Assim, para o STJ, o STF deu indícios de que esses dispositivos devem ser analisados em conformidade com a garantia constitucional da proibição de autoincriminação.

Existem precedentes do STJ no sentido de que a extração de saliva não representa método invasivo da intimidade. Vale ressaltar, contudo, que esses julgados trataram de hipóteses em que o referido material genético se achava em objetos descartados. Assim, esses julgados do STJ validaram a apreensão de elemento orgânico sem violação ao corpo do indivíduo. É o caso, por exemplo, de um suspeito que fumou e desprezou cigarros; ou ainda de um suspeito que tenha usado copos ou talheres de plástico que tenham sido descartados e recolhidos pela polícia para o exame biológico. Nessas situações, a apreensão do material é válida.

 

Voltando ao caso concreto

No caso, a infração praticada não deixa vestígios, tampouco a autoridade policial noticiou de que forma a providência restritiva traria utilidade às investigações, e não há denúncia contra o investigado, quanto mais sentença condenatória.

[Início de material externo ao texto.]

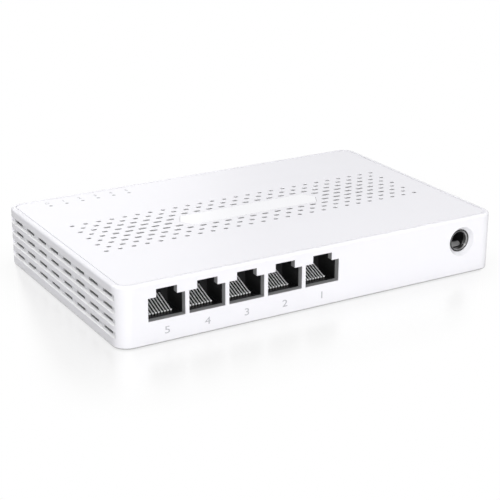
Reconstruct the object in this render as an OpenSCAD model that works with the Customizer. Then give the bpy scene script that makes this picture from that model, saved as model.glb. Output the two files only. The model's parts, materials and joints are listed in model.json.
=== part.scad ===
// Five-port desktop network switch: a two-part plastic case, a circuit board with a ganged
// socket block, and a barrel power inlet.
// Origin: middle of the case, on the surface that its feet stand on. +Z is up, the sockets
// face -Y, and +X is to the right of someone who looks at the sockets.

/* [Case] */
// Width of the case
case_w = 140; // [138:0.5:146]
// Depth of the case, front to back
case_d = 88.6; // [88:0.1:92]
// Height of the case without its feet
case_h = 19.5; // [19.4:0.1:21]
// Radius of the upright corners
case_corner_r = 4.8; // [4:0.1:5]
// Rounding of the top edge
top_edge_r = 0.8; // [0.6:0.1:1.4]
// Thickness of the wall with the sockets
front_wall = 2.2; // [2:0.1:2.2]
// Thickness of the other walls
side_wall = 1.4; // [1.4:0.1:2]
// Thickness of the top
roof = 1.6; // [1.4:0.1:1.6]
// Thickness of the bottom cover's floor
floor_t = 2; // [1.6:0.1:2.2]
// Height that the feet stand proud of the bottom
foot_stand = 0.4; // [0.3:0.1:2]

/* [Vents] */
// Rows of slots in the top
vent_rows = 9; // [7:2:9]
// Slots in the longest row
vent_columns = 26; // [22:2:26]
// Distance between slots along a row
vent_pitch_x = 4.74; // [4:0.01:4.8]
// Distance between rows
vent_pitch_y = 3.34; // [3:0.01:3.4]
// Width of a top slot across its length
vent_slot_w = 1.35; // [1:0.05:1.5]
// Grooves on each end wall
groove_count = 4; // [3:1:4]
// Distance between grooves
groove_pitch = 3.94; // [3.6:0.01:3.94]
// Height of a groove at the wall's face
groove_h = 2.25; // [2.1:0.05:2.4]
// Depth of a groove
groove_depth = 0.75; // [0.4:0.05:1]
// Slots in each groove
groove_slots = 8; // [6:1:8]

/* [Sockets] */
// Number of network sockets
port_count = 5; // [3:1:5]
// Distance between socket centres
port_pitch = 13.75; // [13.5:0.05:14]
// Width of a socket's window
window_w = 12.4; // [11.9:0.1:12.5]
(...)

De igual modo, os investigados não consentiram com o fornecimento e nem houve coleta a partir de algum material por eles descartado.

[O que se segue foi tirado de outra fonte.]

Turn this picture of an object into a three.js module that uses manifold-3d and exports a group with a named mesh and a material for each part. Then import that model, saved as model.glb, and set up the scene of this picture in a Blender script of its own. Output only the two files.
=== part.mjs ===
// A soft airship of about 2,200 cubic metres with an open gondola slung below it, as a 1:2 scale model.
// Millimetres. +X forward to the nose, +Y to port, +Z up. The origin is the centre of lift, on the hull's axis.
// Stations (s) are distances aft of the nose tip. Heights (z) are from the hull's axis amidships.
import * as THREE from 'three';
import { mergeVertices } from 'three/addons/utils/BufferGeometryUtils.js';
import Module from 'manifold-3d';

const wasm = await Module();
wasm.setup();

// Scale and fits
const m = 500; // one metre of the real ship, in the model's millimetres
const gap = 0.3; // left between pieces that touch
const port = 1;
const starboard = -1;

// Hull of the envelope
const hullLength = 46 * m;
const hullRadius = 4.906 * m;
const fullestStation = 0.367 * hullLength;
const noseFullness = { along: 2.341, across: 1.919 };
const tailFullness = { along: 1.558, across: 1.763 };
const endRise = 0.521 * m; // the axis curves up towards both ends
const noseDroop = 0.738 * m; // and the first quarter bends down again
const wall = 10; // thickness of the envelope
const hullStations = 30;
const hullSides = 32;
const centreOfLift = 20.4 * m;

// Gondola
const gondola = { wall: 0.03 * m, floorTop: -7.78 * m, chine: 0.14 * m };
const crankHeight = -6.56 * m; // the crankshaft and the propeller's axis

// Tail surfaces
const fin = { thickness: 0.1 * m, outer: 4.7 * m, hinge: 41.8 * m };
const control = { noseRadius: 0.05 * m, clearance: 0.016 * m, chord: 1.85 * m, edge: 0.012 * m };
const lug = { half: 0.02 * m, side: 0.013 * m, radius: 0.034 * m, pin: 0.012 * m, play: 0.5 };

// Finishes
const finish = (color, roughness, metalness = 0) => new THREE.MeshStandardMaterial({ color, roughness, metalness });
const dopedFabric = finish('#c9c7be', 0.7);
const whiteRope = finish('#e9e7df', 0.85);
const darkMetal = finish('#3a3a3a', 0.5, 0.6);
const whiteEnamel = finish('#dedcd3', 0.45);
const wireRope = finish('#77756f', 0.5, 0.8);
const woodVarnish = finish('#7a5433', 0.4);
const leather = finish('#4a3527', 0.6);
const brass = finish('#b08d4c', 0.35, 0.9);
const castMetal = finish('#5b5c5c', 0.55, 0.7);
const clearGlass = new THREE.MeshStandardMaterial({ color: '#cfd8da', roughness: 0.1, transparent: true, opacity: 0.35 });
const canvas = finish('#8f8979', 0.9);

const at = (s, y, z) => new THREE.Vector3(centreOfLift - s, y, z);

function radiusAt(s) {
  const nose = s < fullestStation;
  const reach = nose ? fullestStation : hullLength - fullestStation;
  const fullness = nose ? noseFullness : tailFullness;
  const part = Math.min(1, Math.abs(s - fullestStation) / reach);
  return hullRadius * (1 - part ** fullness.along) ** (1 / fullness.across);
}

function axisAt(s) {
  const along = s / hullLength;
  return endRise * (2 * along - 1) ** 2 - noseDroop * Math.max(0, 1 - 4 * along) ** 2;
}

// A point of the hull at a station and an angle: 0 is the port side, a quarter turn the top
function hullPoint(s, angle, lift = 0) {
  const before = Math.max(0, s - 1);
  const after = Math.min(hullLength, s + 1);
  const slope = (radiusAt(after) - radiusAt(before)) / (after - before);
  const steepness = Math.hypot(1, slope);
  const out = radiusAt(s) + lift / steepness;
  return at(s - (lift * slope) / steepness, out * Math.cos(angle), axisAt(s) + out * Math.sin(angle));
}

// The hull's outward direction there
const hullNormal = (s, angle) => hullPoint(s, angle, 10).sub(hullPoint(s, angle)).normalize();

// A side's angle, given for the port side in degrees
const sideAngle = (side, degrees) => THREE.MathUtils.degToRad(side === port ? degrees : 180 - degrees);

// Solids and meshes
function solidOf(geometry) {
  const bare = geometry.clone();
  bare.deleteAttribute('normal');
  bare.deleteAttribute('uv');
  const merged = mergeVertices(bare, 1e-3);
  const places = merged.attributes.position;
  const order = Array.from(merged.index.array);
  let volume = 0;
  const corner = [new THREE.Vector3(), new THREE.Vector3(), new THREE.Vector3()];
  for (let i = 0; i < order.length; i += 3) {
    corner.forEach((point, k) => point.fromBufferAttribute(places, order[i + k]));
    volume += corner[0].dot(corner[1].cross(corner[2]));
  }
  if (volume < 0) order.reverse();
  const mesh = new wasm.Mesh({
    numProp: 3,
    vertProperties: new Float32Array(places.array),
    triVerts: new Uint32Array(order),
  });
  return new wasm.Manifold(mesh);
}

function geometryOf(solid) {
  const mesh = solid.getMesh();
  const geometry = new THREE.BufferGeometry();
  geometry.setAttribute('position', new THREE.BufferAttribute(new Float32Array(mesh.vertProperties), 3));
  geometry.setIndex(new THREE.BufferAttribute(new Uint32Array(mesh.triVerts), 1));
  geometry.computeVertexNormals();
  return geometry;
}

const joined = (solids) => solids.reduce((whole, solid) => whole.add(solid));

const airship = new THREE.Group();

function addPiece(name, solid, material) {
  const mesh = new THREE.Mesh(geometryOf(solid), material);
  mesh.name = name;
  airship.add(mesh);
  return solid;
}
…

Diante disso, a 6ª Turma do STJ declarou a nulidade da coleta compulsória de material orgânico e da inserção dos respectivos dados biológicos no Banco Nacional de Perfis Genéticos na hipótese dos autos, em que:

I. não há sentença contra o investigado;

II. não há proporcionalidade na medida invasiva, não há denúncia em seu desfavor;

III. não há dúvida acerca da identificação do investigado;

IV. o delito pelo qual se determinou a providência restritiva não deixa vestígios;

V. não há comprovação bastante de que a identificação genética do investigado é essencial para a investigação criminal;

VI. não se trata de material biológico descartado;

VII. a coleta dos dados orgânicos depende da intervenção no corpo do indivíduo, não consentida;

VIII. o investigado, em princípio, é primário, de modo que não há motivo idôneo, ao menos por ora, para a inclusão do seu perfil biológico em banco estatal de dados genéticos;

IX. há discussão relevante no Supremo Tribunal Federal sobre a possibilidade de atos semelhantes ao ora impugnado violarem direito à personalidade de pessoas definitivamente condenadas, bem como a prerrogativa de os réus não se autoincriminarem (conforme, inclusive, orientação da Corte Europeia de Direitos Humanos); e

X. a espécie não se adequa aos precedentes do STJ, que se reportam a sentenciados, a material descartado ou ao consentimento da provisão dos dados biológicos pelos réus.

 

Diante disso, o STJ, no caso concreto, declarar a nulidade da coleta compulsória de material genético do recorrente e da inserção dos respectivos dados em banco estatal, além de determinar o desentranhamento das informações biológicas dos autos de eventual investigação ou processo em andamento.

 

Em suma:

É nula, para fins de identificação criminal, a coleta compulsória de material orgânico não descartado de pessoas definitivamente não condenadas.

STJ. 6ª Turma. RHC 162.703-RS, Rel. Min. Rogerio Schietti Cruz, julgado em 13/09/2022 (Info 750).